In a powerful and personal speech — clearly acknowledging the links between the struggle against apartheid in South Africa and the struggle against segregation in the United States — Obama, the first black US President, said Mandela was evidence that if politicians truly wish to be remembered by history, they first need to simply be good people.

Obama received a massive standing ovation, in sharp contrast to the opprobrium that greeted South African President Jacob Zuma, currently mired in a housing scandal and whose problems have been cast into sharp relief by Mandela’s death.

Zuma was greeted by boos every time his image appeared on the screens in the stadium, with ANC deputy chairman Cyril Ramaphosa, acting as master of ceremonies, appealing to the crowd to show discipline.

In what has been billed as one of the largest gatherings of global leaders in recent history, the US President spoke on how Mandela’s example had inspired him in his own life and career.

Zimbabwean leader Robert Mugabe was applauded by the vociferous crowd in the half-filled 95 000-seat stadium.

Obama slammed those who embraced Mandela’s struggle against repression yet quashed the opposition and critics in their own countries.

“There are too many of us who happily embrace Madiba’s legacy of racial reconciliation, but passionately resist even modest reforms that would challenge chronic poverty and growing inequality,” Obama said.

“There are too many leaders who claim solidarity with Madiba’s struggle for freedom but do not tolerate dissent from their own people,” he said.

Obama delivered an emotion-laden tribute to Mandela.

“While I will always fall short of Madiba’s example, he makes me want to be a better man,” Obama said.

Obama said Mandela emerged as the last great liberator of the 20th Century.

Over the past decade, Mandela has stolen the limelight from Mugabe as an anti-apartheid icon in the region. Reports of a feud between Mandela and Mugabe — two of the continent’s best-known leaders of liberation movements against white domination — have long been whispered.

Jonathan Moyo, Zimbabwe’s Information, Media and Broadcasting Services minister, this week rebuked the media for making “gratuitous comparisons” between the life of Mandela and other African leaders, in particular Mugabe.

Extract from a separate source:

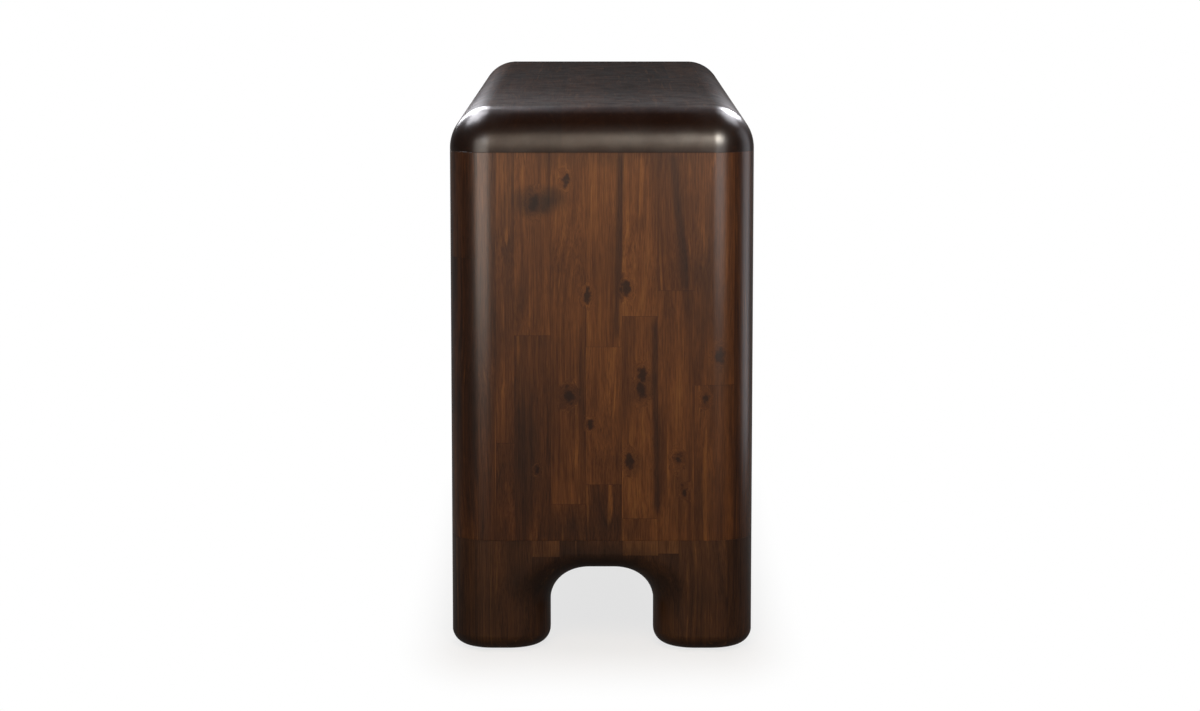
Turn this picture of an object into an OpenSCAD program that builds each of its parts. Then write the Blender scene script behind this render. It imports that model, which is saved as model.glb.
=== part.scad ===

Earlier this week, Mugabe paid tribute to Mandela, describing the South African liberation icon as “a champion of the oppressed”.

“Mr Mandela’s renowned political life will forever remain a beacon of excellence,” Mugabe, Africa’s oldest ruler at 89, said in his first official reaction.

Mandela, the founding father of modern South Africa and its first black leader, died late on Thursday aged 95.

“Not only was he a great champion of the emancipation of the oppressed, but he was also a humble and compassionate leader who showed selfless dedication to the service of his people,” Mugabe said.

“The late Nelson Mandela will forever remain in our minds as an unflinching fighter for justice,” said Mugabe, who early this year criticised Mandela for being too soft on whites after the end of apartheid.

Mugabe’s remarks in a documentary filmed in May confirmed the rift given that he so openly criticised the revered 95-year-old South African leader.

For Mandela, Mugabe represented a type of African independence leader who fought successfully for independence, then drifted toward tyranny by clinging to power.

Mandela did the opposite, assuming the leadership of his nation and then stepping down after one term in office.

Political analysts say Mugabe has been driven into a permanent rage by the adulation heaped internationally on Mandela, an accolade of praise and recognition that he felt was more properly due to him.

Mandela once described Mugabe’s rule as “tragic failure of leadership.”

Coinciding with UN Human Rights Day, the memorial in FNB Stadium was the  main scene of a week of mourning for Mandela, revered across the world as a symbol of reconciliation and forgiveness.

“He was more than one of the greatest leaders of our time. He was one of our greatest teachers,” United Nations Secretary General Ban Ki-moon told the crowd. “His baobab tree has left deep roots that reach across the planet.”

Obama made history by shaking hands with the Cuban leader Raul Castro ahead of his speech.

He also put aside diplomatic tensions with Brazil over spying allegations by greeting president Dilma Rousseff with a kiss.